### DO THIS
Copy out each line below exactly as it appears.

### COLLECTED MATERIAL
========
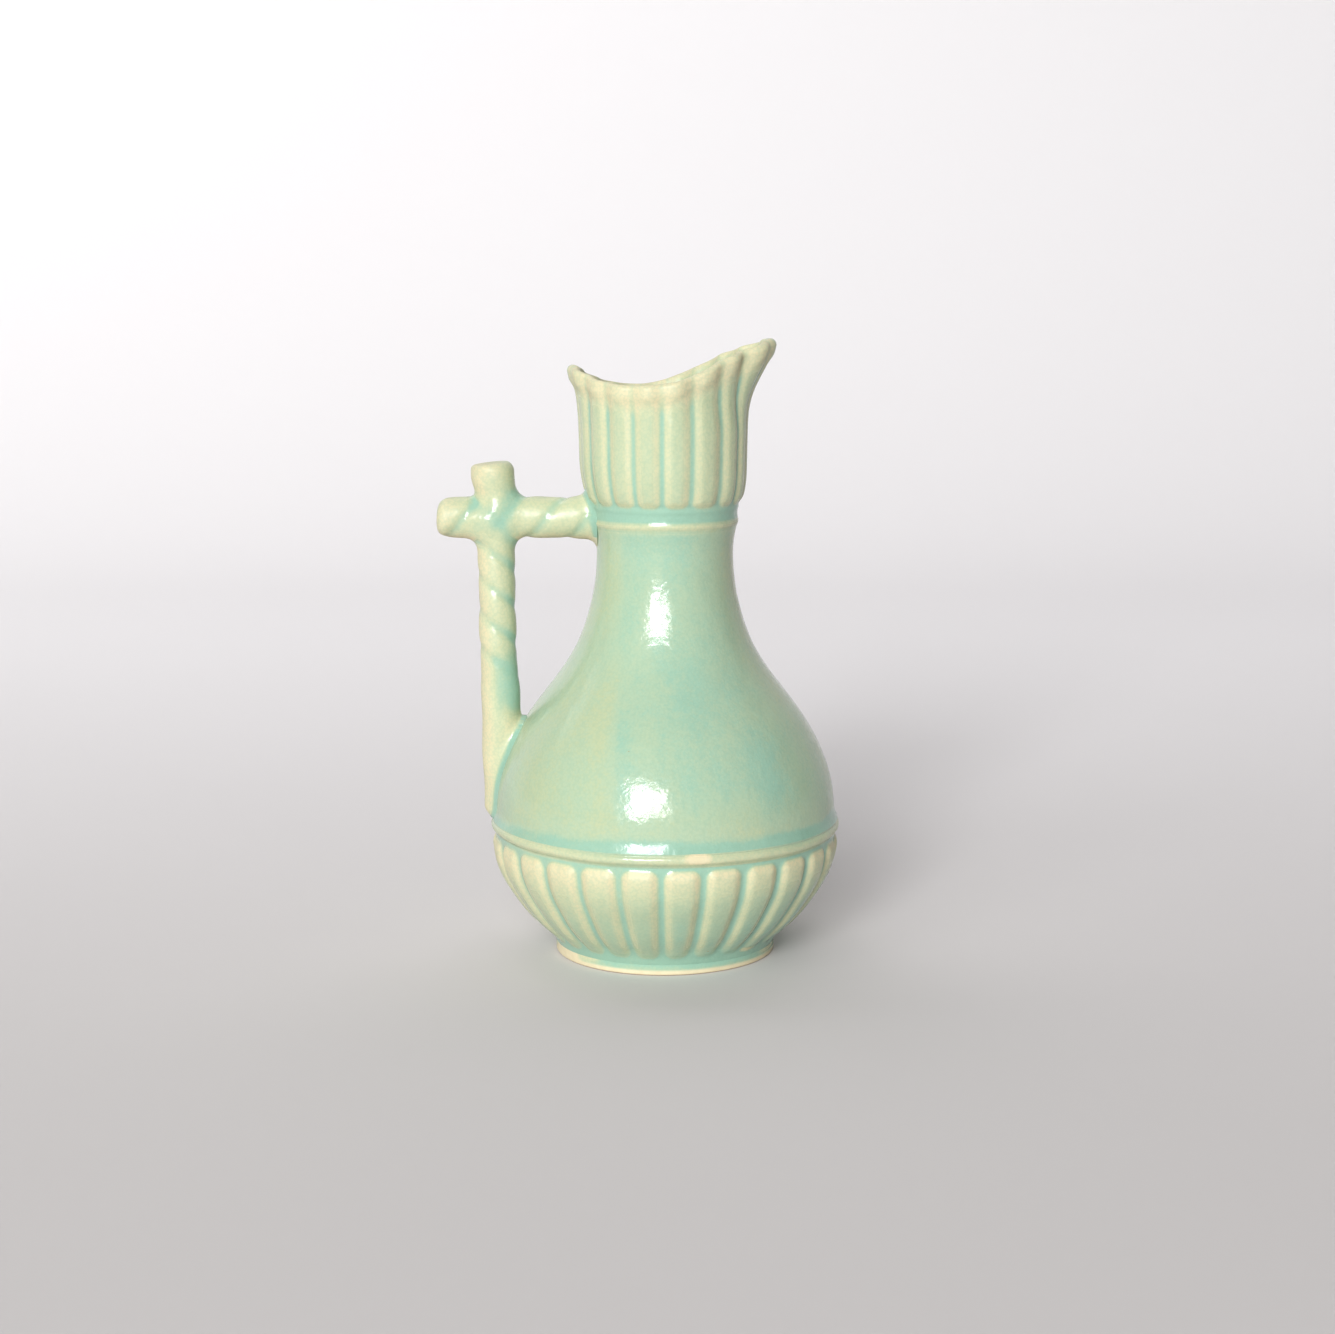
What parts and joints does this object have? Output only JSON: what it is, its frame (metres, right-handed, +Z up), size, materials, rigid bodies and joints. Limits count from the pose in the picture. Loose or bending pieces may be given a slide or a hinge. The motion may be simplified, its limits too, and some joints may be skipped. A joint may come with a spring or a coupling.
{
  "type": "ceramic pitcher",
  "caption": "Glazed ceramic pitcher: fluted round bowl, narrow neck, fluted collar with a raised pouring lip, and a handle of crossed twigs.",
  "frame": {"origin": "centre of the foot ring's standing face, on the vessel's axis", "axes": "+Z up along the vessel's axis, +X towards the pouring lip, -X towards the twig handle"},
  "size_m": [0.1334, 0.117, 0.2036],
  "materials": {
    "celadon_glaze": "glossy celadon glaze, cream where thin on raised edges and blue-green where it pools",
    "bare_clay": "bare buff clay, wiped clean of glaze"
  },
  "bodies": {
    "root": {"foot_ring": "bare_clay", "fluted_bowl": "celadon_glaze", "girdle": "celadon_glaze", "belly_and_neck": "celadon_glaze", "neck_bead": "celadon_glaze", "fluted_collar": "celadon_glaze", "handle_crossbar": "celadon_glaze", "handle_upright": "celadon_glaze", "crossbar_joint": "celadon_glaze", "upright_joint": "celadon_glaze"}
  },
  "joints": []
}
========
### RESULT
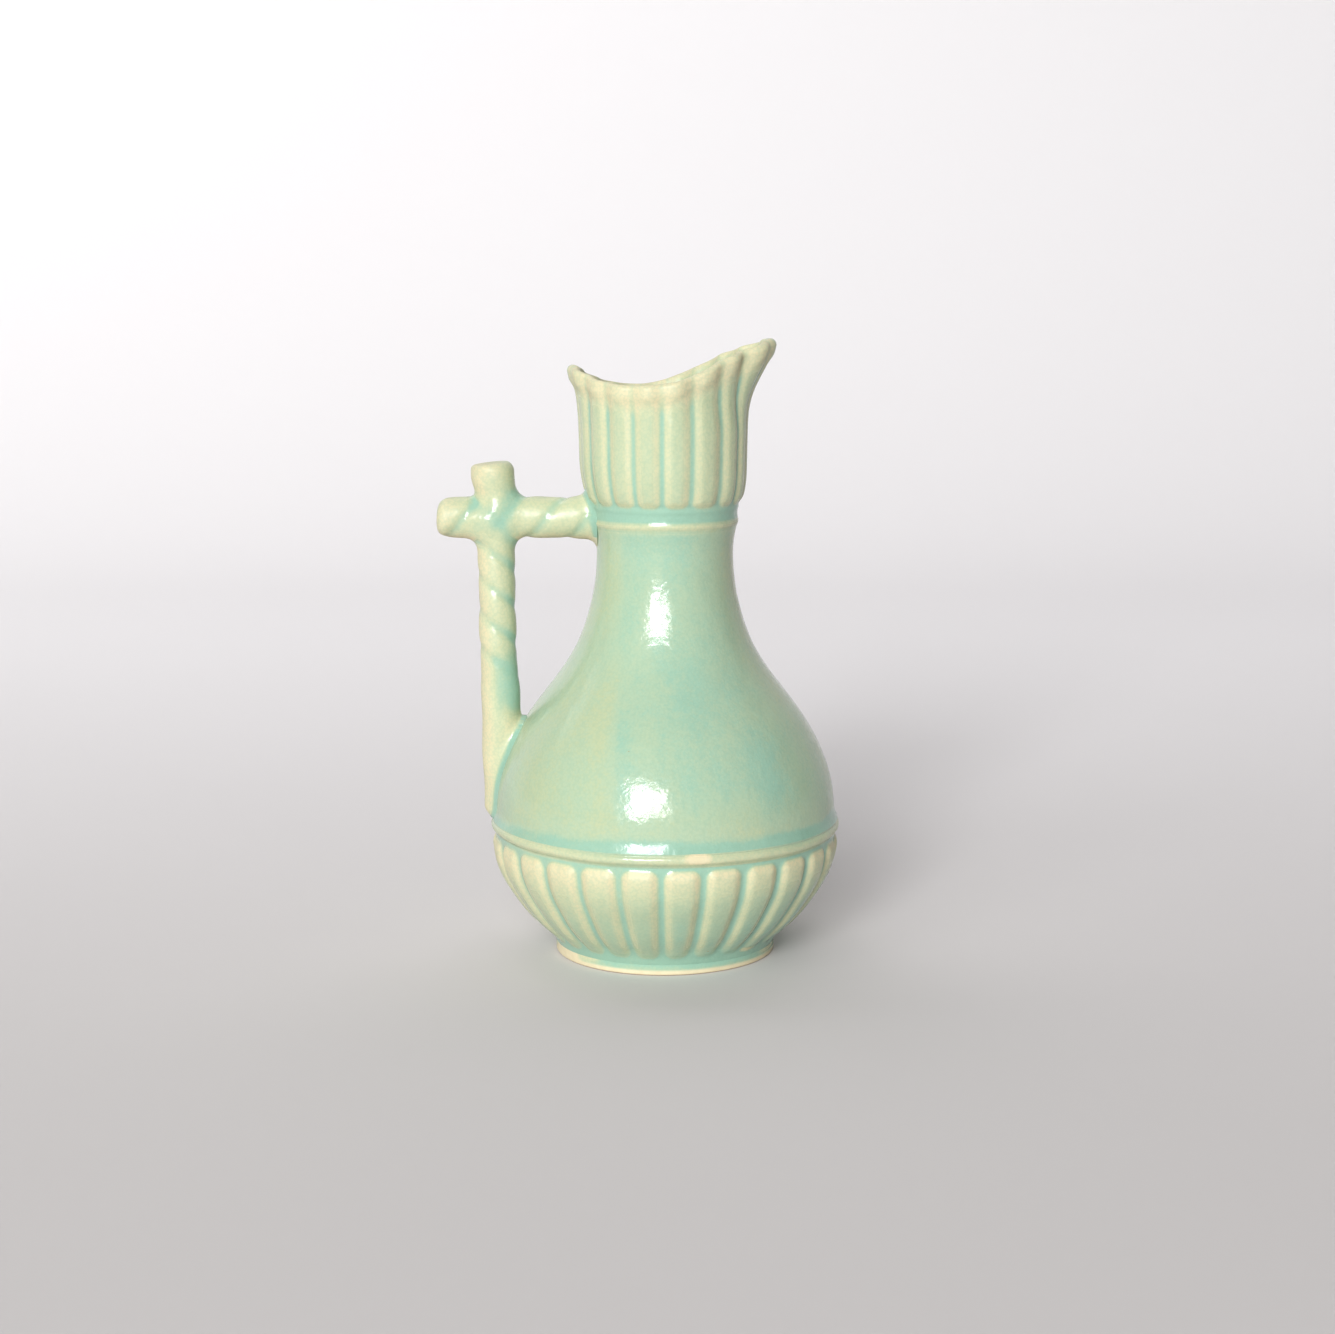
What parts and joints does this object have? Output only JSON: what it is, its frame (metres, right-handed, +Z up), size, materials, rigid bodies and joints. Limits count from the pose in the picture. Loose or bending pieces may be given a slide or a hinge. The motion may be simplified, its limits too, and some joints may be skipped. A joint may come with a spring or a coupling.
{
  "type": "ceramic pitcher",
  "caption": "Glazed ceramic pitcher: fluted round bowl, narrow neck, fluted collar with a raised pouring lip, and a handle of crossed twigs.",
  "frame": {"origin": "centre of the foot ring's standing face, on the vessel's axis", "axes": "+Z up along the vessel's axis, +X towards the pouring lip, -X towards the twig handle"},
  "size_m": [0.1334, 0.117, 0.2036],
  "materials": {
    "celadon_glaze": "glossy celadon glaze, cream where thin on raised edges and blue-green where it pools",
    "bare_clay": "bare buff clay, wiped clean of glaze"
  },
  "bodies": {
    "root": {"foot_ring": "bare_clay", "fluted_bowl": "celadon_glaze", "girdle": "celadon_glaze", "belly_and_neck": "celadon_glaze", "neck_bead": "celadon_glaze", "fluted_collar": "celadon_glaze", "handle_crossbar": "celadon_glaze", "handle_upright": "celadon_glaze", "crossbar_joint": "celadon_glaze", "upright_joint": "celadon_glaze"}
  },
  "joints": []
}